En ningún momento parece que al líder religioso le preocupe que se trate de un matrimonio de menores, aunque en Bangladesh sea una práctica ilegal. De hecho, ni tan solo se cruza con la novia, que continúa confinada en el cuarto de los novios. Una vez finaliza la ceremonia religiosa ya solo queda la noche de bodas, esa noche en qué Nur Fatema se hará mayor de golpe.

El tráfico sexual de niñas

Las bodas de menores también son la única forma que encuentran las familias de garantizar su seguridad. Es una alternativa al riesgo de que acaben atrapadas en las redes de tráfico que actúan en los campos. Según ha confirmado una investigación de la BBC, las principales víctimas son mujeres adolescentes y niños, que son tentados a salir de los campos con la promesa de una vida mejor y, en cambio, acaban siendo víctimas de la prostitución y de trabajos forzados. La ONG Help ha cifrado en cerca de 2.500 las mujeres y niños que han desaparecido en los campos desde setiembre, según sospecha, víctimas de mafias.

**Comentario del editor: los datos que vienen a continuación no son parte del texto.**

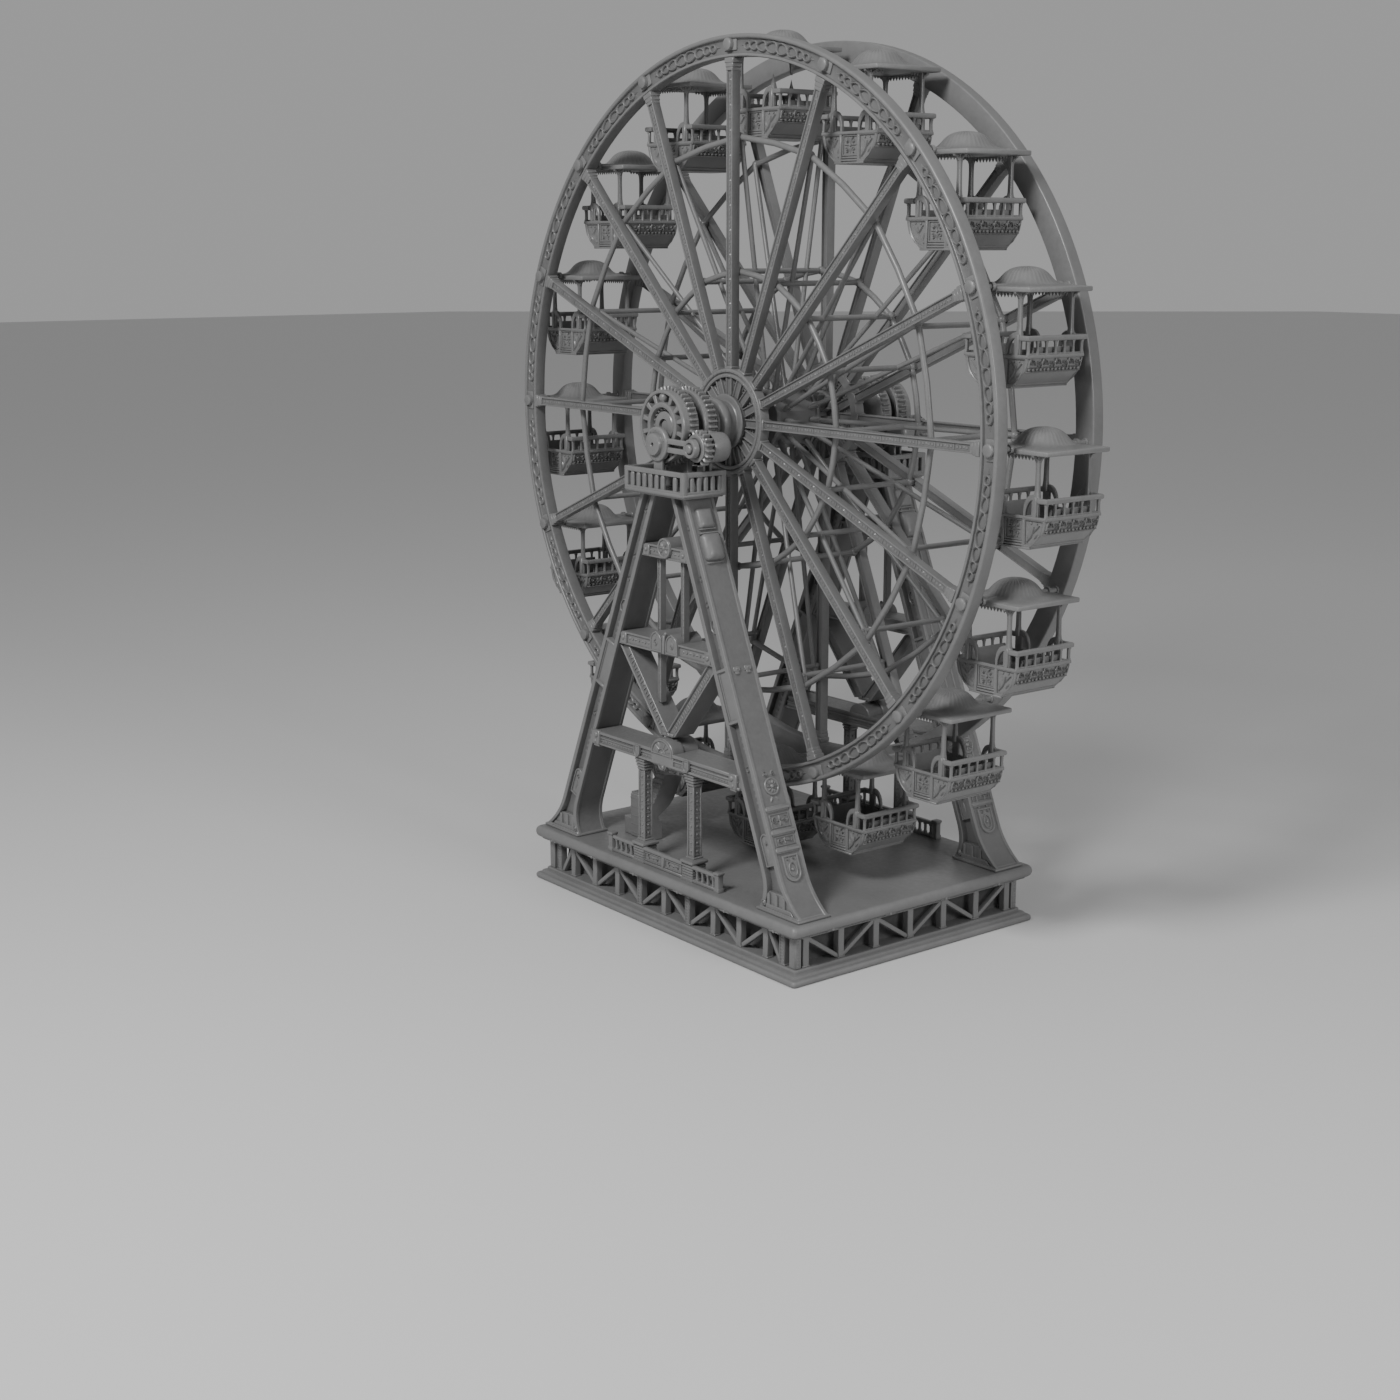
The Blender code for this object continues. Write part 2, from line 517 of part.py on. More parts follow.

Esa era la principal preocupación de Safika, de 40 años, cuando sus cuatro sobrinas quedaron huérfanas: «Los soldados nos lo robaron todo, pegaban a la gente. A mi hermana la violaron y la mataron. Encontré a las cuatro niñas solas, así que decidí llevármelas a Bangladesh».

Explica que tiene intención de quedarse aún unos años con Tahara, de 15, y Sukh Tara, de 12, pero las dos mayores, Rojina y Janmat, de 18 y 16 años, las tendrán que casar porque la situación no es sostenible. «Solo nos tienen a nosotros, no pueden vivir solas pero no podemos mantenerlas a todas». Sin embargo, no tienen dinero para las dotes. «Intentaremos hacer una colecta entre los conocidos del campo». Las hermanas explican que ayudan a su tía con todas las tareas domésticas.

Después de rezar por la mañana, cocinan, se lavan, van a buscar agua y, tras desayunar, van al espacio reservado para las chicas, donde pueden compartir con especialistas sus miedos y preocupaciones. Pero cuando tienen que responder a la pregunta de cuál es su sueño o qué esperan conseguir en los próximos años, se bloquean. No saben qué contestar. Los trabajadores de Save The Children que las acompañan explican que este tipo de reacciones forman parte del trauma que arrastran. Finalmente, la pequeña, Sukh Tara, responde: «Le pediré a mi tío que me ayude a casarme».

Las otras mujeres

La masiva llegada de familias rohingyas a un país donde un tercio de la población vive por debajo del umbral de la pobreza ha levantado ampollas entre la población local. Los bangladesíes se quejan de que sus viviendas no son mucho mejores que las tiendas de los refugiados y, en cambio, ellos no reciben ayuda alguna de las ONG. Y no solo se sienten ignorados, además denuncian que los refugiados hacen sus mismos trabajos por menos dinero y que, desde su llegada, han aumentado los robos y el tráfico de drogas.

Un grupo de mujeres ha acudido a quejarse de sus nuevos vecinos a la oficina de uno de los líderes locales en la ciudad de Ukhiya. Gofur Uddin Chowdhury anota sus demandas y confirma que no es un problema aislado: «Hay 12.000 personas afectadas, 4.000 casas, 2.200 hectáreas de Kutupalong hasta Balukhali. Han ocupado zonas que usábamos para plantar arroz y vegetales, colegios y hasta mi oficina, donde se han instalado las fuerzas de seguridad». Uddin denuncia que no están recibiendo ningún tipo de compensación y propone una solución si no pueden devolverlos a Birmania: «Cuando vinieron en 1978 y 1991 tenían restricciones, por la noche no podían salir de los campos. Pero ahora no, y pedimos que les impongan limitaciones». Plantea que los encierren en campos de confinamiento, «como los que hay en su país».

Sanjida Yesmin, de 20 años, es una de las mujeres afectadas. Los rohingyas ocuparon su jardín, arrancaron toda la vegetación e instalaron sus tiendas. «Tenía muchos árboles. Dos cabras se murieron porque no tenía con qué alimentarlas y tuve que vender la vaca. No son buena gente: las mujeres no se cubren y los hombres toman yaba (droga de la locura). Mi marido se ha enganchado por su culpa. Ahora somos refugiados rodeados de rohingyas».